Teixeira has tormented the Sox since he spurned them as a free agent to sign with the Yankees before the 2009 season. In 23 games as a Yankee, he has hit .323 against the Sox with 9 home runs, 23 RBIs, and 22 runs.

When the Sox won the first eight games against the Yankees last season, owner John Henry wrote “the MT curse?’’ on his Twitter account. Teixeira didn’t appreciate the jibe and has been paying the Sox back since. The Yankees have won 13 of their last 15 games against the Sox.

“These are big games for us,’’ Teixeira said. “We wanted to come in here and win the series and we’ve done that now. That’s our motto, to win every series.’’

Teixeira is having a typical season in that he started slow and is now turning it on. He hit .136 with a .300 on-base percentage in 22 games in April, driving in nine runs. He is a career .235 hitter in games played in March or April.

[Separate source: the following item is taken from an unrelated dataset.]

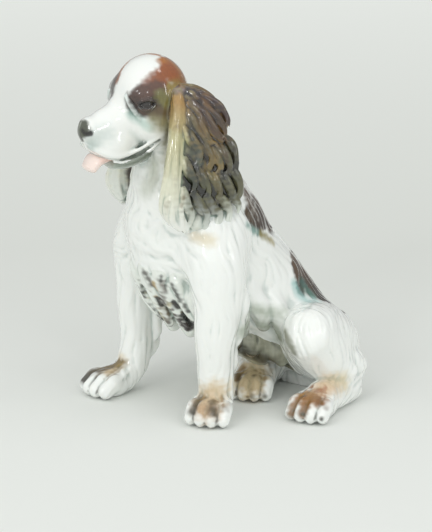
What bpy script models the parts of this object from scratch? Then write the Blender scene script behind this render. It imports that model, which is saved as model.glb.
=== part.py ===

But in the seven games played this month, Teixeira is hitting .400 with 11 RBIs. The Yankees have won six of those games and now trail the Tampa Bay Rays by a half-game in the American League East.

“I seem to be able to turn it on,’’ Teixeira said. “Whatever causes me to have slow starts always turns around and I end up having good seasons.’’

Amalie Benjamin of the Globe staff contributed to this report.